A Indústria Criativa é uma pororoca; precisamente, a área mais turbulenta do fenômeno que pode resultar, até mesmo, em ondas enormes. E é exatamente nesta área do encontro das águas que nós vamos focar para entender melhor o embate destes termos que parecem, à primeira vista, inimigos. Trago aqui, brevemente, minha experiência de pesquisa e de vivência na área para ajudar a elucidar a discussão.
Minha formação em jornalismo foi quase a única alternativa. Apesar de gostar muito dos estudos e discussões que a área proporciona, meu objetivo sempre foi ficar próximo dos meus verdadeiros amores: a música e o audiovisual. Porém, na época, eu não tinha como pagar nenhum dos dois cursos, e o jornalismo se apresentou como uma alternativa viável. Por isso, enquanto seguia na formação acadêmica, sempre trabalhei em curtas-metragens e televisão, atuei em todas as funções possíveis e juntei a música neste caldeirão através do trabalho com trilhas sonoras, que desenvolvo profissionalmente hoje em dia em paralelo a carreira na docência.

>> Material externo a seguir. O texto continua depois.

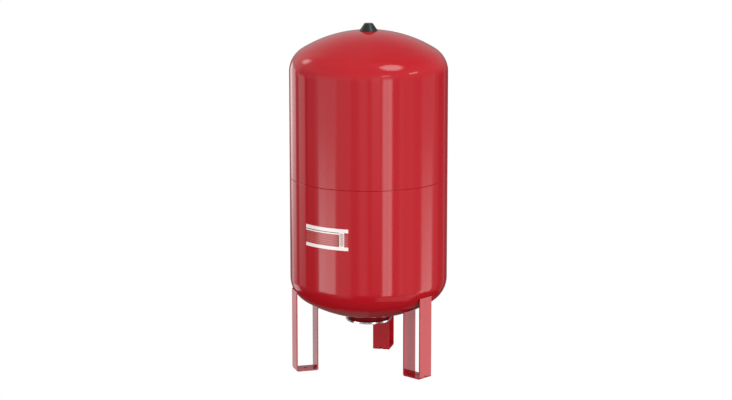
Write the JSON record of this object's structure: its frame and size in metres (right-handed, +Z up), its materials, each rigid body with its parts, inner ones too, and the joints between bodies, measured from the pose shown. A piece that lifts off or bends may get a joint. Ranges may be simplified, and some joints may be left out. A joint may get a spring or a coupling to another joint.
{
  "type": "expansion tank",
  "caption": "Tall red steel vessel with dished ends on three bent-strap legs, a bolted water flange underneath and a gas valve under a black cover on top.",
  "frame": {"origin": "on the floor, under the tank's vertical axis", "axes": "+Z up along the tank's axis; the rear leg stands towards +Y and the rating label faces -Y and -X"},
  "size_m": [0.5999, 0.6002, 1.3266],
  "materials": {
    "red_paint": "glossy red powder coat",
    "label_film": "printed film, satin",
    "zinc_plate": "bright zinc plating",
    "stainless": "stainless, satin",
    "brass": "turned",
    "rubber": "matt black",
    "black_plastic": "moulded, slight sheen"
  },
  "bodies": {
    "tank": {"leg_rear": "red_paint", "leg_front_left": "red_paint", "leg_front_right": "red_paint", "leg_welds": "red_paint", "upper_shell": "red_paint", "lower_shell": "red_paint", "seam_weld": "red_paint", "rating_label": "label_film", "neck_collar": "red_paint", "neck_weld": "red_paint", "flange_cover": "zinc_plate", "flange_bolts": "zinc_plate", "connection_socket": "zinc_plate", "socket_weld": "zinc_plate", "inlet_screen": "stainless", "bladder": "rubber", "valve_boss": "red_paint", "boss_weld": "red_paint", "valve_stem": "brass", "valve_seal": "rubber", "valve_core": "brass", "core_spring": "stainless", "dust_cap": "black_plastic", "dust_cap_seal": "rubber"},
    "cover": {"valve_cover": "black_plastic"},
    "valve_pin": {"core_pin": "brass", "core_plug": "rubber"}
  },
  "joints": [
    {"name": "cover_lift", "type": "slide", "parent": "tank", "child": "cover", "axis": [0, 0, 1], "range_m": [0, 0.04]},
    {"name": "pin_press", "type": "slide", "parent": "tank", "child": "valve_pin", "axis": [0, 0, -1], "range_m": [0, 0.0012], "stiffness_N_per_m": 500, "deforming": ["core_spring"]}
  ]
}
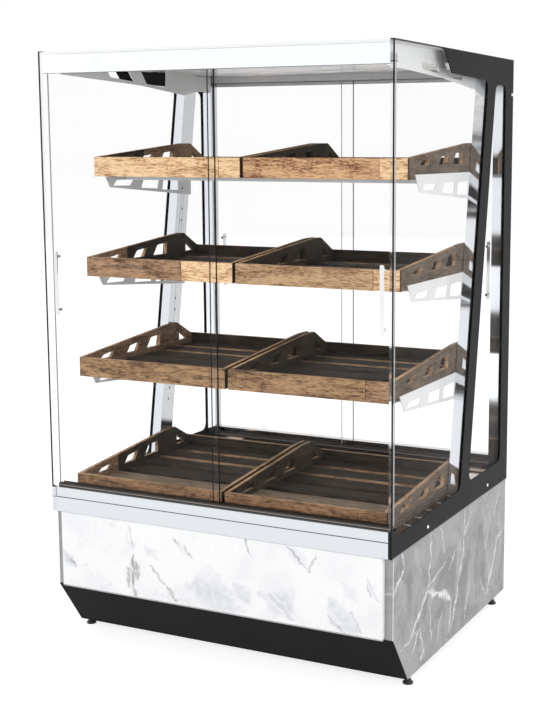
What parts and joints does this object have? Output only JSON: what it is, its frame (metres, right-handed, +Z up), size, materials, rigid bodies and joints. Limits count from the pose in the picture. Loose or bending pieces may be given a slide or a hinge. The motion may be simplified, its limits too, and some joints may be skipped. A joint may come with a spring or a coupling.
{
  "type": "refrigerated display case",
  "caption": "Upright refrigerated bakery display case with marble-look base, glass sides, sliding glass doors front and rear, leaning uprights and wooden trays.",
  "frame": {"origin": "centre of the footprint at floor level, under the levelling feet", "axes": "+X to the right seen from the front, +Y to the back, +Z up"},
  "size_m": [0.9, 0.76, 1.415],
  "materials": {
    "marble_board": "White marble-effect board with grey veins, satin",
    "clear_glass": "Clear tempered glass",
    "black_frame": "Satin black powder coat",
    "polished_steel": "Mirror-polished stainless steel",
    "bracket_steel": "Light grey coated sheet steel",
    "handle_steel": "Satin stainless steel",
    "tray_wood": "Rustic brown stained wood, worn edges",
    "silver_aluminium": "Satin anodised aluminium",
    "white_header": "White powder coat",
    "black_plastic": "Black plastic",
    "track_plastic": "Dark grey extruded plastic",
    "lamp_cover": "Opal diffuser",
    "insulated_liner": "White plastic liner over foam",
    "dark_steel": "Dark coated steel",
    "coil_aluminium": "Plain aluminium fins on copper tubes"
  },
  "bodies": {
    "cabinet": {"side_panel_left": "marble_board", "side_glass_left": "clear_glass", "side_frame_left": "black_frame", "front_upright_left": "polished_steel", "rear_upright_left": "polished_steel", "roof_arm_left": "polished_steel", "shelf_brackets_left": "bracket_steel", "side_panel_right": "marble_board", "side_glass_right": "clear_glass", "side_frame_right": "black_frame", "front_upright_right": "polished_steel", "rear_upright_right": "polished_steel", "roof_arm_right": "polished_steel", "shelf_brackets_right": "bracket_steel", "front_panel": "marble_board", "kick_panel": "black_frame", "base_frame": "dark_steel", "back_panel": "dark_steel", "levelling_feet": "black_plastic", "cooling_well": "insulated_liner", "deck": "polished_steel", "front_profile": "silver_aluminium", "rear_profile": "polished_steel", "front_track_lower": "track_plastic", "front_track_upper": "track_plastic", "rear_track_lower": "track_plastic", "rear_track_upper": "track_plastic", "edge_trims": "black_plastic", "frame_screws": "handle_steel", "header_front": "white_header", "roof_panel": "white_header", "ceiling_plate": "polished_steel", "lamp_housing": "silver_aluminium", "lamp_diffuser": "lamp_cover", "shelf_rails": "bracket_steel", "compressor": "dark_steel", "condenser": "coil_aluminium", "condenser_motor": "dark_steel", "evaporator": "coil_aluminium", "evaporator_motor": "dark_steel", "drip_tray": "black_plastic", "power_inlet": "black_plastic"},
    "front_door_left": {"front_door_left": "clear_glass", "front_handle_left": "handle_steel"},
    "front_door_right": {"front_door_right": "clear_glass", "front_handle_right": "handle_steel"},
    "rear_door_left": {"rear_door_left": "clear_glass", "rear_handle_left": "handle_steel"},
    "rear_door_right": {"rear_door_right": "clear_glass", "rear_handle_right": "handle_steel"},
    "condenser_fan": {"condenser_fan": "black_plastic"},
    "evaporator_fan": {"evaporator_fan": "black_plastic"},
    "tray_upper_left": {"tray_upper_left": "tray_wood"},
    "tray_upper_right": {"tray_upper_right": "tray_wood"},
    "tray_middle_left": {"tray_middle_left": "tray_wood"},
    "tray_middle_right": {"tray_middle_right": "tray_wood"},
    "tray_lower_left": {"tray_lower_left": "tray_wood"},
    "tray_lower_right": {"tray_lower_right": "tray_wood"},
    "tray_deck_left": {"tray_deck_left": "tray_wood"},
    "tray_deck_right": {"tray_deck_right": "tray_wood"}
  },
  "joints": [
    {"name": "front_door_left_slide", "type": "slide", "parent": "cabinet", "child": "front_door_left", "axis": [1, 0, 0], "range_m": [0, 0.395]},
    {"name": "front_door_right_slide", "type": "slide", "parent": "cabinet", "child": "front_door_right", "axis": [1, 0, 0], "range_m": [-0.395, 0]},
    {"name": "rear_door_left_slide", "type": "slide", "parent": "cabinet", "child": "rear_door_left", "axis": [1, 0, 0], "range_m": [0, 0.355]},
    {"name": "rear_door_right_slide", "type": "slide", "parent": "cabinet", "child": "rear_door_right", "axis": [1, 0, 0], "range_m": [-0.355, 0]},
    {"name": "tray_upper_left_lift", "type": "slide", "parent": "cabinet", "child": "tray_upper_left", "axis": [0, 0, 1], "range_m": [0, 0.06]},
    {"name": "tray_upper_right_lift", "type": "slide", "parent": "cabinet", "child": "tray_upper_right", "axis": [0, 0, 1], "range_m": [0, 0.06]},
    {"name": "tray_middle_left_lift", "type": "slide", "parent": "cabinet", "child": "tray_middle_left", "axis": [0, 0, 1], "range_m": [0, 0.06]},
    {"name": "tray_middle_right_lift", "type": "slide", "parent": "cabinet", "child": "tray_middle_right", "axis": [0, 0, 1], "range_m": [0, 0.06]},
    {"name": "tray_lower_left_lift", "type": "slide", "parent": "cabinet", "child": "tray_lower_left", "axis": [0, 0, 1], "range_m": [0, 0.06]},
    {"name": "tray_lower_right_lift", "type": "slide", "parent": "cabinet", "child": "tray_lower_right", "axis": [0, 0, 1], "range_m": [0, 0.06]},
    {"name": "tray_deck_left_lift", "type": "slide", "parent": "cabinet", "child": "tray_deck_left", "axis": [0, 0, 1], "range_m": [0, 0.06]},
    {"name": "tray_deck_right_lift", "type": "slide", "parent": "cabinet", "child": "tray_deck_right", "axis": [0, 0, 1], "range_m": [0, 0.06]},
    {"name": "condenser_fan_spin", "type": "hinge", "parent": "cabinet", "child": "condenser_fan", "pos_m": [-0.15, 0.195, 0.126], "axis": [0, 1, 0], "continuous": true},
    {"name": "evaporator_fan_spin", "type": "hinge", "parent": "cabinet", "child": "evaporator_fan", "pos_m": [0, 0.02, 0.301], "axis": [0, 1, 0], "continuous": true}
  ]
}
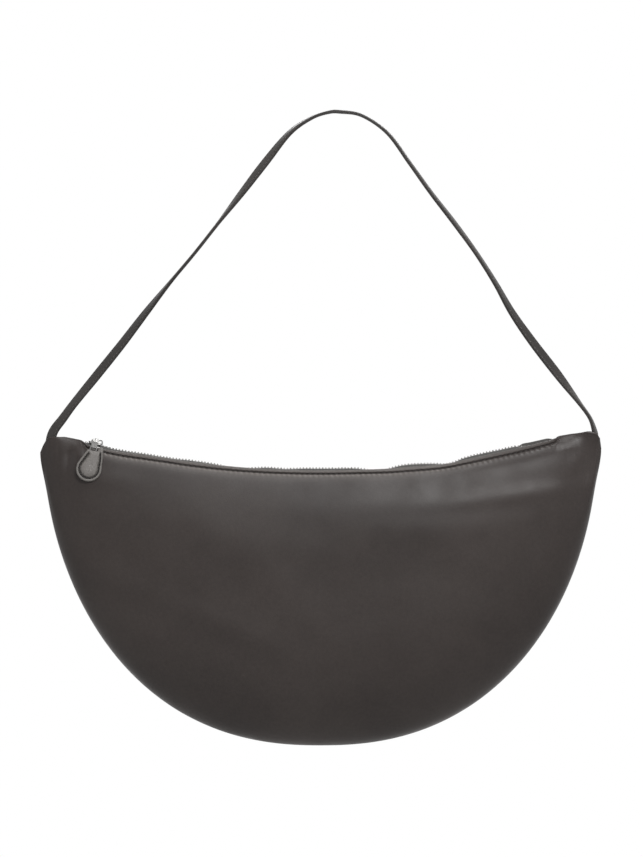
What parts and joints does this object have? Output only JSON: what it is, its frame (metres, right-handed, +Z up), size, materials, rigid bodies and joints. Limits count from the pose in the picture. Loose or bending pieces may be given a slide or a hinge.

Uma das coisas que sempre me intrigou enquanto transitava entre estes mundos todos era a seguinte: como um músico ou um cineasta pode trabalhar de forma sustentável economicamente na área artística, cultural, criativa, sem que isso necessariamente precise sempre ser o seu hobby de fim de semana ou um complemento de renda? Ao longo da história, com algumas exceções, isso pareceu sempre algo um tanto inatingível ou mesmo intangível. Um sonho. O que a carreira acadêmica na pesquisa me mostrou, porém, era que havia, sim, gente vivendo de forma digna e sustentável a partir de suas produções artísticas e, mais do que isso, fazendo girar uma roda econômica importante. Minha dissertação de mestrado surgiu dessa indagação e de uma crença de que deveria haver alguma saída para o artista que quer viver de sua arte de forma integral.
A pergunta foi respondida de forma científica: um estudo de caso com uma banda independente do cenário porto-alegrense, que vivia das próprias criações, sem a interferência externa de grandes corporações e dentro de uma medida financeira que era suficiente para o sustento digno de todos os envolvidos.
Ali eu descobri o caminho para responder, ao menos em partes, a questão que sempre me perturbou ao longo de anos: eu amo arte, música, cinema. Será que vou algum dia conseguir viver disso? E, mais ainda, ajudar outros a alcançarem este objetivo?
A resposta estava lá no fenômeno da pororoca: quando as duas forças se encontram em equilíbrio, a gestão de um lado e a criatividade de outro, todo o ecossistema consegue sobreviver. Com dignidade.